The semiannual variation of great geomagnetic storms and the postshock Russell‐McPherron effect preceding coronal mass ejecta

Abstract

The occurrence rate of great geomagnetic storms displays a pronounced semiannual variation. Of the forty‐two great storms during the period 1940–1990, none occurred during the solstitial months of June and December, and 40% (17) occurred during the equinoctial months of March and September. This suggests that the semiannual variation found by averaging indices is not the result of some statistical effect superposed on the effects of random storm occurrence but rather is dominated by the storms themselves.
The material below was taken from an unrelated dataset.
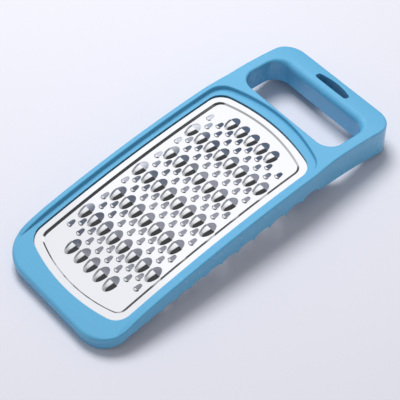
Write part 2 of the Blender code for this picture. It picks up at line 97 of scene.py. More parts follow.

Recent results indicate that the intense southward interplanetary magnetic fields (IMFs) responsible for great storms can reside in the postshock plasma preceding the driver gas of coronal mass ejections (CMEs) as well as in the driver gas itself. Here we propose that strong southward fields in the postshock flow result from a major increase in the Russell‐McPherron polarity effect through a systematic pattern of compression and draping within the ecliptic plane. Differential compression at the shock increases the Parker spiral angle and, consequently, the azimuthal field component that projects as a southward component onto Earth's dipole axis. The resulting prediction is that southward fields in the postshock plasma maximize at the spring (fall) equinox in CMEs emerging from toward (away) sectors. This pattern produces a strong semiannual variation in postshock IMF orientation and may account at least in part for the observed semiannual variation of the occurrence of great geomagnetic storms.